Easter time for most means an eclectic mix of bunny ears, colored eggs, candy and crosses that don’t intuitively fit together as a holiday. However, for a few intrepid entrepreneurs over the last century, Easter has meant a huge opportunity for big business.
Here are some interesting stories on the sweet success of a few Easter entrepreneurs whose confections you’ve likely sampled from your own basket on Easter morning.
Chocolate Easter Bunnies: The combination of bunnies and Easter has been around since the Middle Ages. Likely, Christians of the time borrowed or adopted some of the pagan symbols of spring and the season of fertility, such as the rabbit and eggs, and voila, a strange hybrid was born. Chocolate Easter bunnies have been made for centuries, but the credit of mass production for public consumption goes to The Bortz Chocolate Company in Pennsylvania. Founded in 1916, the Bortz Company started producing standardized, chocolate-formed bunnies to capitalize on the popularity of Easter candy. However, it was around World War II, when automation was becoming commonplace, that the mass-market chocolate bunny business started booming and parents started buying the bunnies en masse for their children’s baskets.

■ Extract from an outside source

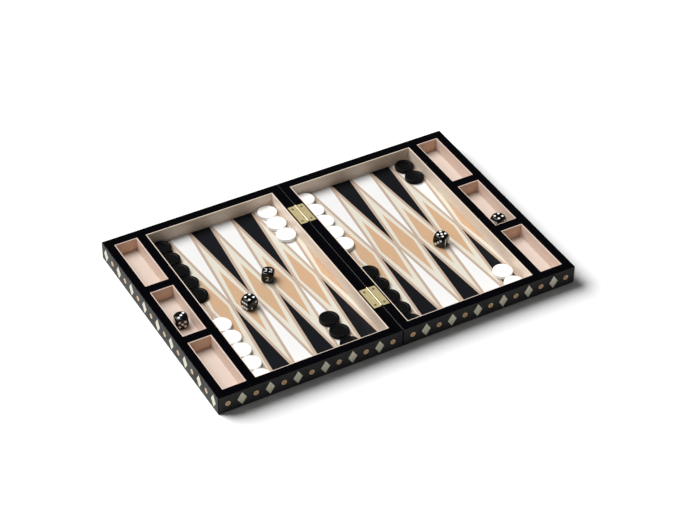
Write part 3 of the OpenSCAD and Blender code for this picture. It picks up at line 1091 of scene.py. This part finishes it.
def sun(name, azimuth, elevation, softness, strength, receivers):
    """A distant lamp that lights its receivers alone. Its softness is its width in degrees."""
    light = bpy.data.lights.new(name, "SUN")
    light.angle = math.radians(softness)
    light.energy = strength
    obj = bpy.data.objects.new(name, light)
    obj.rotation_mode = "QUATERNION"
    obj.rotation_quaternion = direction(azimuth, elevation).to_track_quat("Z", "Y")
    obj.light_linking.receiver_collection = receivers
    bpy.context.scene.collection.objects.link(obj)


def make_world(strength):
    """Even white light from all around."""
    world = bpy.data.worlds.new("studio")
    world.use_nodes = True
    background = world.node_tree.nodes["Background"]
    background.inputs["Color"].default_value = (1, 1, 1, 1)
    background.inputs["Strength"].default_value = strength
    bpy.context.scene.world = world


CAMERA_PLACE = Vector((-0.9544, -1.6671, 1.6220))
CAMERA_AZIMUTH = -30.243         # degrees, as are the next two
CAMERA_ELEVATION = 39.972
CAMERA_ROLL = 1.105
CAMERA_LENS = 106.457            # millimetres, as is the width of the sensor
SENSOR_WIDTH = 36.0
CAMERA_SHIFT = (0.00045, 0.00020)


def make_camera():
    """A long lens at the front left, high above the set."""
    data = bpy.data.cameras.new("camera")
    data.lens = CAMERA_LENS
    data.sensor_width = SENSOR_WIDTH
    data.sensor_fit = "HORIZONTAL"
    data.clip_end = 50
    data.shift_x, data.shift_y = CAMERA_SHIFT
    obj = bpy.data.objects.new("camera", data)
    obj.location = CAMERA_PLACE
    obj.rotation_mode = "QUATERNION"
    back = direction(CAMERA_AZIMUTH, CAMERA_ELEVATION)
    turn = Matrix.Rotation(math.radians(CAMERA_ROLL), 4, "Z").to_quaternion()
    obj.rotation_quaternion = back.to_track_quat("Z", "Y") @ turn
    bpy.context.scene.collection.objects.link(obj)
    bpy.context.scene.camera = obj


# The floor has a lower key than the set, so that the shadow on it is longer than in the wells
studio_floor = make_floor()
on_floor = light_group("floor_only", studio_floor, "INCLUDE")
on_set = light_group("all_but_floor", studio_floor, "EXCLUDE")
sun("floor_key", azimuth=218, elevation=36, softness=50, strength=6.3, receivers=on_floor)
sun("set_key", azimuth=210, elevation=62, softness=46, strength=4.2, receivers=on_set)
sun("left_fill", azimuth=275, elevation=30, softness=40, strength=0.5, receivers=on_set)
make_world(strength=0.10)
make_camera()
bpy.context.scene.view_settings.view_transform = "Standard"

The Bortz Company was already making standard chocolate bunnies, but they took this emerging craze even further when it started to give the chocolate bunnies personalities, making them more playful and collectable by children who would ask for their specific bunnies by name. By 1934 The Bortz Chocolate Company was offering children (or rather their parents) options such as the accordion-playing bunny and the car-driving bunny. Whatever the personality, chocolate bunnies were wildly popular with families and good business for The Bortz Chocolate Company. The family sold their confectionary business to a Canadian company, The Allan Company, in the early '90s, but the production of chocolate Easter bunnies carries on.
Peeps: Perhaps one of the most quintessential Easter treats, Peeps are a long-time staple of every child’s Easter basket. These crystallized sugar-coated marshmallow chicks were hatched by the confection company founded by Russian immigrant Sam Born. While the idea for Peeps didn’t come from Born himself, his son Bob is largely responsible for the sugary treat. In 1953, Sam Born’s company, Just Born, acquired the Rodda Candy Company. Along with the acquisition came its labor-intensive marshmallow products that would later become Peeps.
The original process brought to the Born Company by Rodda required workers to hand squeeze marshmallows through pastry bags to form and fill the shape molds. Bob Born saw an opportunity with Peeps when he joined the family business in 1946 and figured out a way to mechanize this time-consuming process to solidify Peeps as a mass-producible treat. Peeps are now made in a variety of offerings for holidays throughout the year, and no matter when you get your Peeps, they’ll always be made here in the U.S.A. by this family-owned company.
The Cadbury Crème Egg: John Cadbury began his confectionery shop in England in the 1824. He was creating all kinds of classic and experimental chocolate creations, when around 1875, the Cadbury shop decided to put out its own Cadbury-branded Easter egg for the candy-centric holiday. The original Cadbury “Easter” eggs were dark chocolate filled with sugared almonds instead of the crème. However, with advances in chocolate-making that included the ability to separate out cocoa butter from the cocoa bean, chocolate became a much more malleable art.
Able to press chocolate into molds to hollow out the middle, the Cadbury shop began experimenting with how the candy was decorated outside and what was put inside the chocolate shell. It wasn’t until 1923, long after John Cadbury’s death, however, that the first crème-filled egg was introduced to market. Perfecting the filling took time, but according to Cadbury, the Crème Egg we know and love today didn’t come to proper form until 1971. That, combined with the massively popular “clucking bunny” advertising campaign that began in 1982, turned the Cadbury Crème egg into an American favorite for Easter.